My heart goes out to this young Palestinian boy and his family. I love this boy. I can only imagine how much pain he was experiencing that led him to want to kill. I am working in his home village; many of his neighbors work with me for peace and for dignity in our youth movement, Kids4Peace, challenging the status quo for both Palestinians and Israelis. This is the language I believe we need to use. We, the religious leaders and activists, must stop being “pro-Palestine” and “pro-Israel” and begin being “pro-Image of God.” We must be pro-education and love, offering an “Intimate critique”—a critique that comes from a place of love.
In your vocation as imam, you are a spiritual guide to many, including myself. I beg you, if you want to help, teach life and holiness. Teach us how the holy Qur’an and the Prophet (PBUH) can help us. Come and stand with us as we take action stopping with our own bodies the violence of both sides. I risk my life each day to be with my Palestinian family; show me that you, as a leader, are willing to do likewise.
Lastly, and personally: please keep me in your prayers, and may Allah bless us all with life.
I’m sorry I cannot write a very thorough response as I am currently participating in the Parliament of World Religions. But I look forward to continuing this dialogue with you beyond this letter.
I truly appreciate where you are coming from and the efforts that you make to strive for peace. It is clear from your tone that you are a God-conscious man who seeks to bring people together. I too seek to see a Holy Land where people of all faiths can coexist as they did for hundreds of years after the crusades, and before the creation of the state of Israel. The violence in the last few weeks has been heartbreaking and no innocent person on either side deserves to be killed.
With that being said however, the conflict in Palestine is not one in which both sides are on an equal playing field fairly fighting one another. This is a conflict which involves the occupation of a land and people, that has led to hundreds of thousands of Palestinians being killed, and millions more living as refugees. Those who live within occupied Palestine suffer daily torture and harassment that rarely is covered by any Western media outlet.
I myself, as a Palestinian American, have never been able to visit my homeland. In this recent wave of violence, 35 Palestinians have been killed in the last month, the vast majority of whom were not seeking to stab anyone. According to statistics, only 14 of those were involved in trying to stab people. As Dahlia Scheindlin points out:
the others were killed during protests or while “disturbing the peace,” such as throwing rocks, maybe being near people who threw rocks, or getting “too close” to the fence in Gaza. Palestinians, therefore, might logically conclude that Israel sees political protest and rock-throwing as capital offenses, with no legal process.
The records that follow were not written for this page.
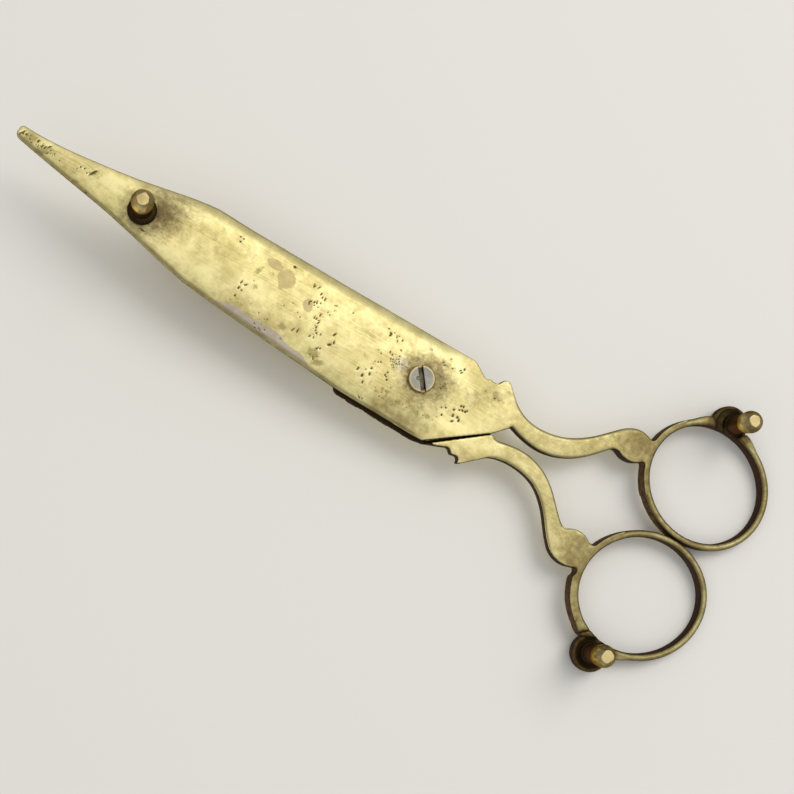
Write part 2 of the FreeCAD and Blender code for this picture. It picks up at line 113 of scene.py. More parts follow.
# The plate's two long edges as x, y.
EDGE_FAR = [
    (-8.0, 9.0), (0.0, 9.1), (30.0, 8.3), (52.0, 8.05), (57.0, 7.3), (68.0, 4.7), (79.0, 2.75),
    (93.2, 1.6),
]
EDGE_NEAR = [
    (-6.0, -10.6), (14.0, -10.7), (24.0, -10.1), (40.0, -9.2), (51.0, -8.35), (58.0, -7.0), (70.0, -4.6),
    (82.0, -2.8), (93.2, -1.0),
]
FRONT_FOOT = (65.0, -0.6)
# The finger rings: middle x and y, two half lengths, direction in degrees. Then the middles of
# their foot pads, and the two ends of the crack in the press lever's ring.
RINGS = [(-62.05, 12.5, 13.4, 12.3, 20.6), (-61.2, -14.35, 13.6, 12.6, -32.0)]
PADS = [(-60.5, 26.2), (-58.2, -29.6)]
CRACK = np.array([(-53.7, -27.6), (-55.75, -25.55)])

# How far age has moved the surfaces, in mm.
ROLL_FAR, ROLL_NEAR, CROWN = 0.55, 0.42, 0.42
KNUCKLE_SWELL, WEB_SWELL, HUB_SWELL = 0.56, 0.75, 0.55
CRACK_DEPTH, PIT_DEPTH, PUNCH_DEPTH = 0.16, 0.08, 0.22
LEVER_RIPPLE, SHEET_RIPPLE, SOLDER_RIPPLE = 0.022, 0.05, 0.1
RING_START = -46.5  # the rings lie behind this x
RING_OUTER = 1.16  # outside a ring's band, as a share of its middle line


def along(table, x):
    """A border's y at each x."""
    table = np.array(sorted(table))
    return np.interp(x, table[:, 0], table[:, 1])


def blob(p, x, y, long, wide, angle):
    """Squared distance from an oval's centre, 1 at its border."""
    turn = np.radians(angle)
    dx, dy = p[:, 0] - x, p[:, 1] - y
    u = (dx * np.cos(turn) + dy * np.sin(turn)) / long
    v = (dy * np.cos(turn) - dx * np.sin(turn)) / wide
    return u * u + v * v


def stains(p, table):
    """The deepest stain at each point, 0 to 1, as a soft hill with 0.5 at its border."""
    best = np.zeros(len(p))
    for x, y, long, wide, angle, depth in table:
        hill = depth / (1 + blob(p, x, y, long, wide, angle) ** 1.5)
        best = np.maximum(best, hill)
    return best


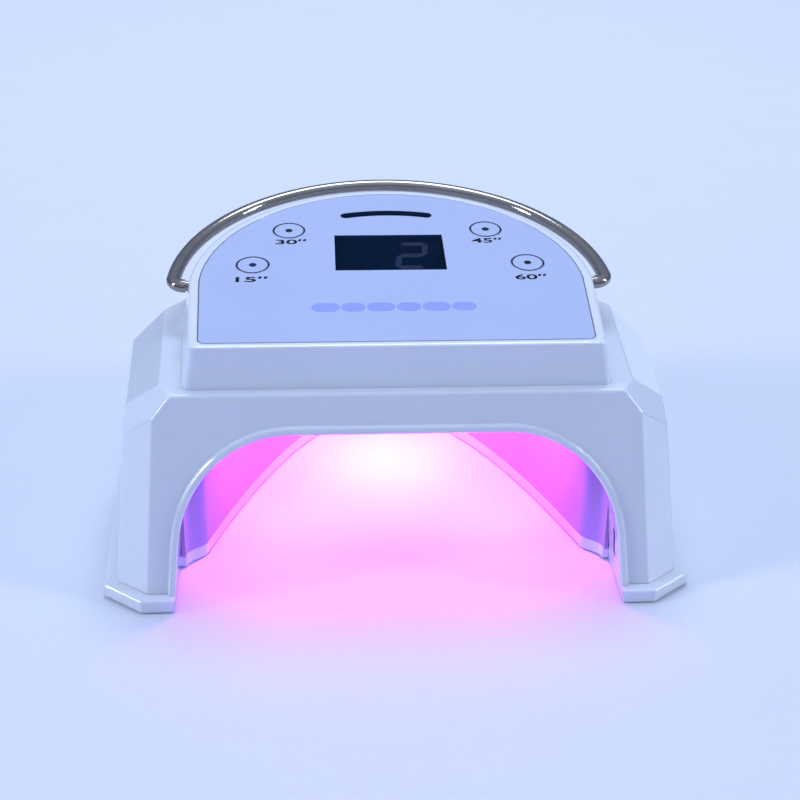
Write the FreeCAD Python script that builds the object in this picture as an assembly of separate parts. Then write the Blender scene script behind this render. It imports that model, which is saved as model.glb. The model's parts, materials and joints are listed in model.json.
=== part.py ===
"""Cordless lamp that cures resin: arched housing, foot frame, lit hand cavity, D-shaped panel, steel bail.

The row frame is +Z up with its origin under the middle of the bounding box. The arched mouth faces -Y.
at(x, y, z) places points by their distance behind the front edge of the foot and above the foot's underside.
"""
import FreeCAD, Part
import math
import os

from FreeCAD import Placement, Rotation, Vector

# Driving dimensions, millimetres
DEPTH = 178.0
FOOT_DROP = 0.6
FLANGE_HEIGHT = 5.0
FLANGE_LIP = 4.4
SHELL_WALL = 2.6
LEDGE_HEIGHT = 75.4
EDGE_ROUND = 1.6

ARCH_HALF = 81.5
ARCH_FOOT_HALF = 83.7
ARCH_ROOF = 61.3
ARCH_CORNER = 41.5
ARCH_LIP = 2.8
ARCH_LIP_PROUD = 1.3
ARCH_LIP_BEVEL = 0.6
TUNNEL_WALL = 1.8
TUNNEL_BACK = 28.0

BELL_APEX_Y = 150.0
BELL_SIDE_Y = 39.0
BELL_SIDE_HALF = 73.0
BELL_MOUTH_HALF = 81.0
CAVITY_ROOF = 62.0
LINER_WALL = 1.6
STRIP_GAP = 0.5
STRIP_WALL = 1.0
STRIP_HALF = 9.0
DRIVER_Y = 153.5

PANEL_FRONT_Y = 36.0
PANEL_FRONT_Z = 92.15
PANEL_TILT = 7.36
PANEL_RADIUS = 75.0
PANEL_BACK_EASE = 2.9
PANEL_FRONT_HALF = 73.0
PANEL_CENTRE_S = 44.5
PANEL_THICK = 2.0
PANEL_GAP = 0.45
PANEL_CORNER = 3.0
RIM = 3.6
RIM_FRONT = 2.7
RIM_ROUND = 1.2
HEAD_SINK = 6.0
HEAD_ROOF_DROP = 4.0
SEAT_WIDTH = 4.0

KEY_RADIUS = 6.45
KEY_GAP = 0.3
KEY_TRAVEL = 0.8
KEY_STOP_GAP = 0.1
KEY_FLANGE = 1.3
KEY_STEM_END = -5.6
KEY_PLACES = {
    "15": (-54.5, 56.6),
    "30": (-40.5, 84.5),
    "45": (40.5, 84.5),
    "60": (54.5, 56.6),
}

WINDOW_HALF = 22.0
WINDOW_S = (51.6, 80.1)
SLIT_RADIUS = 68.2
SLIT_TOP_S = 99.2
SLIT_HALF_ANGLE = 14.4
SLIT_HALF_WIDTH = 2.2
BOARD_LEVEL = -9.0
BOARD_THICK = 1.6
DIGIT_TOP = -1.9
DIGIT_BOTTOM = -2.2
DIGIT_S = 56.6
DIGIT_XS = (-14.8, 3.0)
PANEL_BOSSES = ((34.0, 60.0), (27.0, 91.0))
PANEL_BOSS_RADIUS = 2.6
PANEL_BOSS_BORE = 1.0
TILE_COUNT = 6
TILE_PITCH = 10.5
TILE_S = 24.0
TILE_RADIUS = 3.2
TILE_HALVES = (2.2, 1.4)
TILE_DEPTH = 0.5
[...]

They are pregnant young women, teenage boys and girls, and others that were attacked without cause. In fact, Palestinians are not alone in suffering from this.
When I posted the status above, the assumption was that this was another one of those cases. However, you and I both agree that even if this young boy was involved in the alleged act, it is still entirely unacceptable how he was treated.
The cases of stabbing must also be looked at in a larger framework. These are not random acts of violence. They are the unfortunate result and response to decades of occupation, oppression, home destruction, and, in totality, ethnic cleansing of an indigenous people. I believe that in order to bring about a meaningful lasting peace, justice must also be established. This is what God has stressed in all of our respective scriptures revealed to Abraham, Moses, Jesus, and Mohammad (peace be upon them all).
Like apartheid South Africa in recent history, Israel must be held accountable for its crimes on an international setting. When that happens, we can continue to strive for peace on fair terms; Jews, Muslims, Christians, or anyone else, living side by side in a demonstration of peace and plurality in the Holy Land, as they did in Palestine for centuries.
Until then, I advocate for a global non-violent resistance to apartheid Israel. I will however simultaneously continue to work with peace loving Jews, like yourself, here in America and everywhere else to make this world a better place. I have repeatedly condemned, and will continue to condemn, anti-Semitism in all of its forms as I’ve reiterated on social media many times. We, too, by the way, are a Semitic people. I thank you once again for your letter and look forward to continuing this dialogue.